EXERCISE GOAL = Quote verbatim every line from the line containing "4), round(shift.z, 4))" to the line containing "before = set(bpy.data.objects)", inclusive of both, and no other line.

GIVEN MATERIAL =
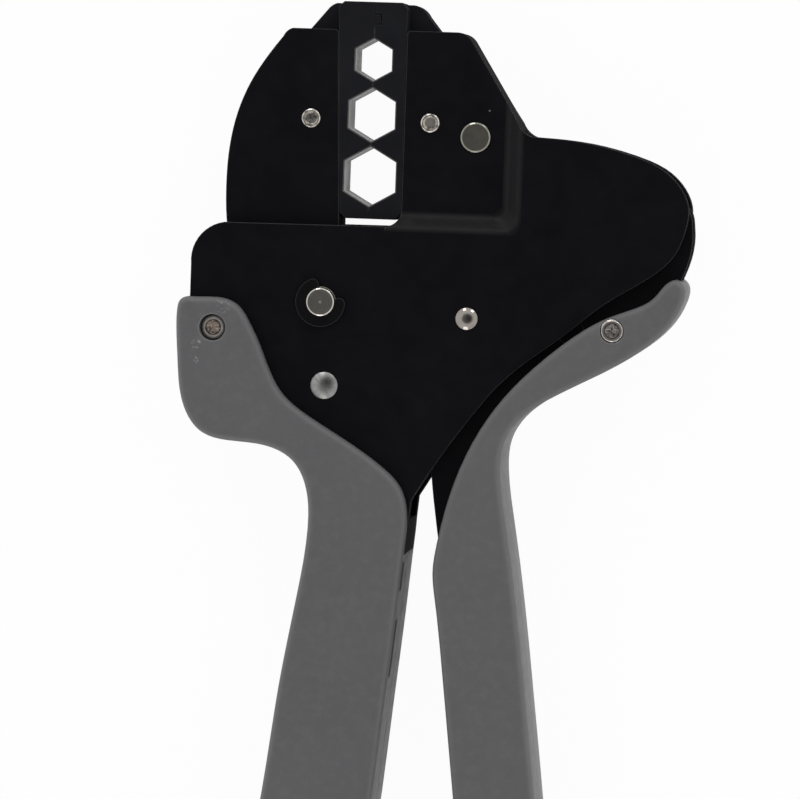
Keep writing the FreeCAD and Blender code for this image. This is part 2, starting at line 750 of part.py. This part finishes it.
fixed_grip_points = [
    (-49.3, 2.15), (-45.8, 2.2), (-43.0, 2.0), (-40.6, 0.85), (-38.7, -1.7), (-36.75, -5.45), (-34.6, -10.5),
    (-32.0, -14.7), (-28.0, -17.9), (-21.3, -21.9), (-14.2, -26.6), (-10.5, -30.4), (-9.25, -35.0),
    (-9.5, -40.5), (-10.5, -52.0), (-12.25, -70.0), (-14.35, -91.0), (-18.3, -118.0), (-22.2, -142.0),
    (-25.0, -155.0), (-29.2, -163.2), (-35.4, -165.8), (-41.6, -163.2), (-44.6, -156.0), (-43.2, -142.0),
    (-38.8, -115.0), (-33.7, -86.6), (-30.9, -65.0), (-28.2, -49.0), (-26.85, -38.0), (-27.4, -31.0),
    (-30.0, -26.2), (-34.8, -23.8), (-41.4, -23.15), (-46.5, -21.75), (-49.6, -17.7), (-51.1, -9.4),
    (-51.5, -3.6), (-51.45, -0.1), (-50.9, 1.55),
]
moving_grip_points = [
    (37.75, 7.65), (36.5, 8.2), (35.2, 7.6), (33.0, 5.0), (28.6, 2.55), (24.4, 0.85), (19.2, -2.35),
    (14.1, -6.5),
    (8.9, -11.6), (4.9, -16.7), (1.6, -22.4), (-1.0, -28.7), (-2.6, -34.2), (-3.8, -40.0), (-4.35, -45.0),
    (-3.75, -50.0), (-2.1, -62.0), (0.55, -83.6), (4.0, -112.0), (7.4, -140.0), (8.8, -152.0),
    (11.3, -160.2), (16.2, -163.0), (21.0, -160.6), (23.0, -152.6), (21.8, -138.0), (18.3, -110.0),
    (15.0, -83.1), (12.95, -67.0), (10.85, -51.4), (8.5, -37.0), (7.05, -27.0), (7.5, -21.7), (9.85, -17.7),
    (15.2, -13.55), (23.5, -9.1), (30.8, -4.65), (35.85, 0.05), (37.9, 3.8), (38.4, 6.2),
]


def grip(points, cavity, screws, screw_sink, bore_play):
    """Two moulded shells around a tang, with screw bores at the front and nut pockets behind."""
    form = moulded(points, grip_round).cut(cavity)
    form = drilled(form, *[(centre, grip_screw_radius) for centre in screws])
    front = form.common(box(-far, far, -far, far, shell_seam / 2, far))
    back = form.common(box(-far, far, -far, far, -far, -shell_seam / 2))
    pocket = nut_flats + 2 * nut_pocket_play
    for centre in screws:
        front = front.cut(disc(centre, grip_head_radius + bore_play, grip_face - screw_sink, far))
        back = back.cut(prism(centre, pocket, -far, -nut_seat))
    return front, back


def grip_screws(screws, screw_sink):
    """Cross-headed screws and their nuts."""
    seat = grip_face - screw_sink
    top = seat + grip_head_thick
    bolts = []
    nuts = []
    for centre in screws:
        head = rimmed(centre, grip_head_radius, seat, top, grip_head_rim)
        shank = disc(centre, grip_screw_radius, -nut_seat - nut_thick, seat)
        bolt = one(shank, head)
        for wide, tall in ((cross_length, cross_width), (cross_width, cross_length)):
            slot = box(centre[0] - wide / 2, centre[0] + wide / 2, centre[1] - tall / 2, centre[1] + tall / 2,
                       top - cross_depth, top)
            bolt = bolt.cut(slot)
        bolts.append(bolt)
        nut = prism(centre, nut_flats, -nut_seat - nut_thick, -nut_seat)
        nuts.append(drilled(nut, (centre, grip_screw_radius)))
    return Part.makeCompound(bolts), Part.makeCompound(nuts)


def grips(handle_face):
    cavity = slab(frame_face, -frame_out, frame_out)
    front, back = grip(fixed_grip_points, cavity, fixed_grip_screw_at, fixed_screw_sink, fixed_bore_play)
    nodes["fixed_grip_front"] = front
    nodes["fixed_grip_rear"] = back
    bolts, nuts = grip_screws(fixed_grip_screw_at, fixed_screw_sink)
    nodes["fixed_grip_screws"] = bolts
    nodes["fixed_grip_nuts"] = nuts
    sleeve = disc(fixed_grip_screw_at[0], screw_sleeve_radius, -frame_in, frame_in)
    nodes["fixed_grip_sleeve"] = drilled(sleeve, (fixed_grip_screw_at[0], grip_screw_radius))

    cavity = slab(handle_face, -side_out, side_out)
    front, back = grip(moving_grip_points, cavity, moving_grip_screw_at, moving_screw_sink, moving_bore_play)
    nodes["moving_grip_front"] = front
    nodes["moving_grip_rear"] = back
    bolts, nuts = grip_screws(moving_grip_screw_at, moving_screw_sink)
    nodes["moving_grip_screws"] = bolts
    nodes["moving_grip_nuts"] = nuts
    sleeve = disc(moving_grip_screw_at[0], screw_sleeve_radius, -side_in, side_in)
    nodes["moving_grip_sleeve"] = drilled(sleeve, (moving_grip_screw_at[0], grip_screw_radius))


def build():
    frame()
    frame_rivets()
    jaw_pivot_parts()
    dies()
    die_screws()
    moving_jaw()
    toggle_link()
    handle_face = moving_handle()
    tail = pawl()
    return_spring()
    pawl_spring(tail)
    grips(handle_face)


build()
whole = Part.makeCompound(list(nodes.values())).optimalBoundingBox(False, False)
shift = Vector(-whole.Center.x, -whole.Center.y, -whole.ZMin)
os.makedirs("parts", exist_ok=True)
for name, shape in nodes.items():
    if shape.ShapeType == "Compound" and len(shape.Solids) == 1:
        shape = shape.Solids[0]
    shape.translate(shift)
    shape.exportStep("parts/" + name + ".step")
    print(name, len(shape.Solids), shape.isValid(), round(shape.Volume, 1))
print("shift", round(shift.x, 4), round(shift.y, 4), round(shift.z, 4))
print("size", round(whole.XLength, 3), round(whole.YLength, 3), round(whole.ZLength, 3))
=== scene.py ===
import bpy
import json
import math
from mathutils import Matrix, Vector


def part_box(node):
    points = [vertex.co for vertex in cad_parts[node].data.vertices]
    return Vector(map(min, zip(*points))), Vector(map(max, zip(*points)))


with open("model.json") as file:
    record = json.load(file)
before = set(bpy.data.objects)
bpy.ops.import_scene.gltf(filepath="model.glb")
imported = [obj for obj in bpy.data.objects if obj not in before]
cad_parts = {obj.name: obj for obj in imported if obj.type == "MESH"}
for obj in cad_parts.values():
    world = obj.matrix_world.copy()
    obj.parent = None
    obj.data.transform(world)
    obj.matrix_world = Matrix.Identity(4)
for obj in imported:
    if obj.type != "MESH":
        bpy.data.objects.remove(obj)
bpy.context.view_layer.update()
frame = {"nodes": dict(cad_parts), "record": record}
nodes = frame["nodes"]

# The scene is in metres: lengths below are in millimetres times this
MM = 0.001

# The picture: where the camera stands over the tool, what it looks at, and which way is up
VIEW_POINT = Vector((87.01, 84.3, 816.75)) * MM
VIEW_TARGET = Vector((-5.09, 40.6, 16.75)) * MM
PICTURE_UP = Vector((-0.0349, 0.9994, 0.0))

# The camera: width of its film and length of its lens, both in millimetres, and its range in metres
FILM_WIDTH = 36.0
LENS_LENGTH = 205.5
NEAREST_SEEN = 0.01
FARTHEST_SEEN = 20.0

# Bare nest walls: to each side of the dies' parting face, and in from the dies' lower and upper ends
NEST_REACH = 5.3 * MM
NEST_FOOT = 1.5 * MM
NEST_TOP = 4.6 * MM
NEST_FADE = 0.05 * MM
BARE_DARK = (0.27, 0.27, 0.265)
BARE_PALE = (0.36, 0.36, 0.35)

# Coating: how bright dust is, how much lighter sloped faces are painted as a highlight, and how rough the
# sheared side walls are
DUST = (0.16, 0.16, 0.165)
SLOPE_SHEEN_GAIN = 0.0085
WALL_ROUGHNESS = 0.95

# Grips: roughness of the plastic, and colours of it, of what lies on it, and of the highlights and shade
# painted on it
GRIP_ROUGHNESS = 0.55
GRIP_GREY = (0.1105, 0.1105, 0.1145)
GRIP_CLOUD = (0.118, 0.118, 0.1215)
GRIP_MOTTLE = (0.135, 0.135, 0.137)
GRIP_DARK = (0.092, 0.092, 0.096)
GRIP_RIM_HIGHLIGHT = (0.155, 0.155, 0.158)
GRIP_RUBBED_AND_HIGHLIGHT = (0.25, 0.25, 0.253)
SCUFF_GREY = (0.33, 0.33, 0.34)
SCRATCH_GREY = (0.4, 0.4, 0.41)
SLIT_GREY = (0.045, 0.045, 0.048)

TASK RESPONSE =
print("shift", round(shift.x, 4), round(shift.y, 4), round(shift.z, 4))
print("size", round(whole.XLength, 3), round(whole.YLength, 3), round(whole.ZLength, 3))
=== scene.py ===
import bpy
import json
import math
from mathutils import Matrix, Vector


def part_box(node):
    points = [vertex.co for vertex in cad_parts[node].data.vertices]
    return Vector(map(min, zip(*points))), Vector(map(max, zip(*points)))


with open("model.json") as file:
    record = json.load(file)
before = set(bpy.data.objects)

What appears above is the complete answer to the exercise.